Her morals are compromised when she has a liberating
sexual affair with William Dawes, the colony’s surveyor, astronomer and
mapmaker. This is entirely supposition on Greenville’s part and, although it serves
the narrative, one wonders what Macarthur’s descendants make of this fictional
fabrication. Dawes instructs Elizabeth in scientific adventure while conducting
an erotic entanglement in a secret bower; the ‘room of the leaves’ of the title
and the exquisitely designed cover. The parlours and salons of this world are
stifling, while the outside world is wild and permissive, which is made
abundantly clear. Elizabeth abandons herself to pleasure with another man, and
also with herself, exclaiming, “How much better to have your own true self for
company than to be lost in the solitude of an unhappy marriage.”
In the midst of the affair, she considers her
connection to the particular part of the land on which she has experienced
happiness, even though she knows it is ephemeral.

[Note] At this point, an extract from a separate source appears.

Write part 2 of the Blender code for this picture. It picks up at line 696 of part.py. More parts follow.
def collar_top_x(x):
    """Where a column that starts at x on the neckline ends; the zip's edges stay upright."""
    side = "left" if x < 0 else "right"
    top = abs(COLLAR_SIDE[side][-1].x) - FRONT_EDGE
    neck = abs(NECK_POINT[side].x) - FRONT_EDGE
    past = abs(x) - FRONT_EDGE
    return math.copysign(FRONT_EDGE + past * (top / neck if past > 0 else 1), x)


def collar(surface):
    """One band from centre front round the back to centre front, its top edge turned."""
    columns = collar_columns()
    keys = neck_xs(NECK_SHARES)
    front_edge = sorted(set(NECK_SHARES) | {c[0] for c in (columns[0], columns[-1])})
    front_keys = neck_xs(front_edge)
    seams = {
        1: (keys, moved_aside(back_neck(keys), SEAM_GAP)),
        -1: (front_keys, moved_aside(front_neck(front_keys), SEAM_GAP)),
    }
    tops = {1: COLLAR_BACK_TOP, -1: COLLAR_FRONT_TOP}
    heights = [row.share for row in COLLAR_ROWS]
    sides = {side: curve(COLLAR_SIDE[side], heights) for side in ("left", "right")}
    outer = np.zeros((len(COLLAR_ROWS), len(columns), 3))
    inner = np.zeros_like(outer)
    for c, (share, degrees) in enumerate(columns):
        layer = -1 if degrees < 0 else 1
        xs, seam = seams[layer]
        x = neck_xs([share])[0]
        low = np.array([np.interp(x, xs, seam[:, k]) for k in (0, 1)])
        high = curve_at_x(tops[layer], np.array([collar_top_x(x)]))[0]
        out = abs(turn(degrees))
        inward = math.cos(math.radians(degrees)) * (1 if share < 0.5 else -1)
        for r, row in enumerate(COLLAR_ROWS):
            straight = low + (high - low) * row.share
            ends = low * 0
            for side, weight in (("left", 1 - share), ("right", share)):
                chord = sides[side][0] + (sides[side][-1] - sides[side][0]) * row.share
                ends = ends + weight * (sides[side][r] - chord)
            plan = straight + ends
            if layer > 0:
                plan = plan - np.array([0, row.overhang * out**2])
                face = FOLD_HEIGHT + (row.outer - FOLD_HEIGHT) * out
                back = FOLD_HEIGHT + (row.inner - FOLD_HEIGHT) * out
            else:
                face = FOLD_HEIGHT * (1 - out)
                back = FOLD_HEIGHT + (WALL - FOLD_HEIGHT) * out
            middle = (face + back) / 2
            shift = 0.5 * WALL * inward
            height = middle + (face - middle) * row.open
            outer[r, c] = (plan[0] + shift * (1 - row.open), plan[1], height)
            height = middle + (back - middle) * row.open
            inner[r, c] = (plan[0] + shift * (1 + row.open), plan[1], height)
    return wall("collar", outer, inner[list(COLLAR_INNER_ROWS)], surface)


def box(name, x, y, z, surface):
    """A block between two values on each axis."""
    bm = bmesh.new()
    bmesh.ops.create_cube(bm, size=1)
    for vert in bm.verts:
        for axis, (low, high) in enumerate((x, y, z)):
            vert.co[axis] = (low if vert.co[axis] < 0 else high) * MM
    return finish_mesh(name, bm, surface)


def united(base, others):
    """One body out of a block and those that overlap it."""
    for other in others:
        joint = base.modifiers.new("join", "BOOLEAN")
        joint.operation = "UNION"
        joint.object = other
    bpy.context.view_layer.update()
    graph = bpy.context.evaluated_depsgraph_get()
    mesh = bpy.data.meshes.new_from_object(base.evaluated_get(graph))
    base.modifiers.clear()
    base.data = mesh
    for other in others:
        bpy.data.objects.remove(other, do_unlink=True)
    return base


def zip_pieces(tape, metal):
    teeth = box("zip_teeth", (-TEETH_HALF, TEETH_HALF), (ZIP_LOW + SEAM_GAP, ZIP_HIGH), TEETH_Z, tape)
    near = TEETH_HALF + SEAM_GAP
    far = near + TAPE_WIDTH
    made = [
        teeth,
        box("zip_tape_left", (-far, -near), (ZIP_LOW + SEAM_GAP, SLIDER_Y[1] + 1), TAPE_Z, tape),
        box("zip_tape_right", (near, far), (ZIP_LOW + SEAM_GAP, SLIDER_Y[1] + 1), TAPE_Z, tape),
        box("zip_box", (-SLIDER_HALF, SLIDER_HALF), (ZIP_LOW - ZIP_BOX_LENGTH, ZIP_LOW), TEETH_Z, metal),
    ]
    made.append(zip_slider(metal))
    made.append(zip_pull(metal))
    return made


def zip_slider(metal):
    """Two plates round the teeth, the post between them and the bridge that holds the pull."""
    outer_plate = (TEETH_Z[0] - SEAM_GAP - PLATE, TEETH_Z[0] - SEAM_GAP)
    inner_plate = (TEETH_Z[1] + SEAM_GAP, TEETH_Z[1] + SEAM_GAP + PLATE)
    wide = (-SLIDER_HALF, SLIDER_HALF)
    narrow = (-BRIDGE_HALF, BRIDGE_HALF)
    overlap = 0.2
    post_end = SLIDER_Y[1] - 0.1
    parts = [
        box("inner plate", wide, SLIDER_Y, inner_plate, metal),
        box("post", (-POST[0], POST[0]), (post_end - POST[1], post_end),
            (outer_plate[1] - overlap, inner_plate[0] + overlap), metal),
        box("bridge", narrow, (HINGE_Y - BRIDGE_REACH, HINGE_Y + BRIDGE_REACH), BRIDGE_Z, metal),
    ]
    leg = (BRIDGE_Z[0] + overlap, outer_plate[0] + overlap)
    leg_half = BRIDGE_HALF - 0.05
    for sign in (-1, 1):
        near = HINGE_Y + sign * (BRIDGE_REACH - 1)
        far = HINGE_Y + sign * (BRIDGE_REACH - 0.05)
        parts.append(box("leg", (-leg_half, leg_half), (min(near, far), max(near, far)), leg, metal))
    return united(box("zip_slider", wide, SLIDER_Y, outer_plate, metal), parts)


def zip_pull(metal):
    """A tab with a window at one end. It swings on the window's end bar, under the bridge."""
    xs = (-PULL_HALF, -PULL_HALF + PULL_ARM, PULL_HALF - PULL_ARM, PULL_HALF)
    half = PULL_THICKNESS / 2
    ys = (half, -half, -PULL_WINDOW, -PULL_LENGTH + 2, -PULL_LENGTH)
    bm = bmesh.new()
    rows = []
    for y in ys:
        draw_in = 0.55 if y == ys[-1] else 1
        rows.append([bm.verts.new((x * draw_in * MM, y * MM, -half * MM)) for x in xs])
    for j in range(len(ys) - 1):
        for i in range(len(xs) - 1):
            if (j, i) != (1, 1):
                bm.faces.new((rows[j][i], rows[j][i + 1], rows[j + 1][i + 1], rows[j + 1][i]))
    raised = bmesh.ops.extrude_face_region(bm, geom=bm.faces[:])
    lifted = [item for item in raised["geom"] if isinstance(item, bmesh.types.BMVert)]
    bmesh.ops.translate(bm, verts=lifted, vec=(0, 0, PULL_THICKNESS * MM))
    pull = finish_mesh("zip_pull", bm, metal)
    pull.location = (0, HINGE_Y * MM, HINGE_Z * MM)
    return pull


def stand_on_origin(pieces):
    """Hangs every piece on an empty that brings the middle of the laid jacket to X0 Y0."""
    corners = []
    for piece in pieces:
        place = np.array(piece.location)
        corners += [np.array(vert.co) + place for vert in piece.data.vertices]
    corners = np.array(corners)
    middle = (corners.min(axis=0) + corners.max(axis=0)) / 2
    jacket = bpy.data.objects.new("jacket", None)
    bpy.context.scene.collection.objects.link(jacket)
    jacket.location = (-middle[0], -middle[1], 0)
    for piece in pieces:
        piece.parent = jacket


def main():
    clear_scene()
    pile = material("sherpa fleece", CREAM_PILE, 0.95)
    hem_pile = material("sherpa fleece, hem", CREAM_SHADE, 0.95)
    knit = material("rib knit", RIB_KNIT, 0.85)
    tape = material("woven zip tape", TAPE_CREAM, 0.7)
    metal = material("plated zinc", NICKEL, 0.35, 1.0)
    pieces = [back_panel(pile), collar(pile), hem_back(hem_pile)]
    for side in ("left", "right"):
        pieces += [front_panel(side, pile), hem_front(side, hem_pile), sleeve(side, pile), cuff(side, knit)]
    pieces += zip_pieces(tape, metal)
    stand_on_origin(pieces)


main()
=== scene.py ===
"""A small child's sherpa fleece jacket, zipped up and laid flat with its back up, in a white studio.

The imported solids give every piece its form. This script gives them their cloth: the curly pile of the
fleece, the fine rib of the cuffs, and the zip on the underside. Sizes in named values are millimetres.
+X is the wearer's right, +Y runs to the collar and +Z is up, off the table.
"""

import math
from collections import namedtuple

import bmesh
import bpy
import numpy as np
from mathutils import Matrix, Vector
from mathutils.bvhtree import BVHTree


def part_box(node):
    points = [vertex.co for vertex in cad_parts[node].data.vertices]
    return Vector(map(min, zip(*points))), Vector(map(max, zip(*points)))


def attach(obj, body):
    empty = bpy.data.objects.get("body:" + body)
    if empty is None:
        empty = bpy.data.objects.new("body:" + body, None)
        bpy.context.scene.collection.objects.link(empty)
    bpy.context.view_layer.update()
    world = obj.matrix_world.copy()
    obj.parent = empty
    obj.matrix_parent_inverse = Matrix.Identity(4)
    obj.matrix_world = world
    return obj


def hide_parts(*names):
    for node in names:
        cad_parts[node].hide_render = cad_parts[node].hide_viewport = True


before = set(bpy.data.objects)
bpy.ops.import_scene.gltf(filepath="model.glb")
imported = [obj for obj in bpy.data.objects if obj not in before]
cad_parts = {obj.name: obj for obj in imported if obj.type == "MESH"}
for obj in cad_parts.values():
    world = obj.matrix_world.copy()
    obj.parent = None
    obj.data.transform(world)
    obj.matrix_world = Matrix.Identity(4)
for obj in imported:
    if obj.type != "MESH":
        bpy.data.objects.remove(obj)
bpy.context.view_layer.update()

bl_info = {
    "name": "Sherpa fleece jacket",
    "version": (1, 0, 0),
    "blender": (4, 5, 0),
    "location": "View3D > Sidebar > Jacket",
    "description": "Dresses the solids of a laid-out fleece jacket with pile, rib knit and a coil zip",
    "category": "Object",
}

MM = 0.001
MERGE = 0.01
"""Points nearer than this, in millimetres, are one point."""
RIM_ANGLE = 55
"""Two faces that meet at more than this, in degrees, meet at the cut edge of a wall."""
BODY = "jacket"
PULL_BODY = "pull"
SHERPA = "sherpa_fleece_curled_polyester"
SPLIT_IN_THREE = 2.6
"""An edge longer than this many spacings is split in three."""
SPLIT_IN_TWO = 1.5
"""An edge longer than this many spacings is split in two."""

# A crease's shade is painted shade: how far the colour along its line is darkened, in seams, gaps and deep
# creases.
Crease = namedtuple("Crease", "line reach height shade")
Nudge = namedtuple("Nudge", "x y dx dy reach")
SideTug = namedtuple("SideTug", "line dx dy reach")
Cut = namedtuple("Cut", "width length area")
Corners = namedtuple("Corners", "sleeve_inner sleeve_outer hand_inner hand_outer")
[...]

The tone is one of the
current reflection of reconciliation and understanding of the indigenous
ownership of land, which does not seem to be recorded at the time. She knows
that she is on Burramattagal land, and, although she takes it from them and
farms it for profit, she condemns others who do the same: “Every settler with a
deed in his pocket felt entitled to chase away the tribes from the land that he
thought now belonged to him by virtue of that piece of paper.” She considers
the fact that they “obstinately remained” with something reflective of settlers’
guilt.
The intricate weaving of the woodland copse is
reflected in the capricious construction of the narrative, as Grenville teases
out fancy from the few facts available. Elizabeth writes of her letters home, “I
composed a glorious romance about all this for my mother. I would not lie, not
outright. I set myself a more interesting path: to make sure that my lies occupied
the same space as the truth. I am reading over the copy now, decades later,
with admiration for my young self.” She twists apparently finding fun in this
obfuscation, as a demonstration of her wit and intellect, just as Grenville
does in her own interpretation.
She
addresses us directly as Elizabeth, warning us not to put too much faith in the
written word. “And, if I may tease you, my unknown reader, let me remind you
that you have only my word for any of this.” This is a novel rich in
imagination and confident in structure, which plays with the reader in a way
one may find charming or sly, or possibly both.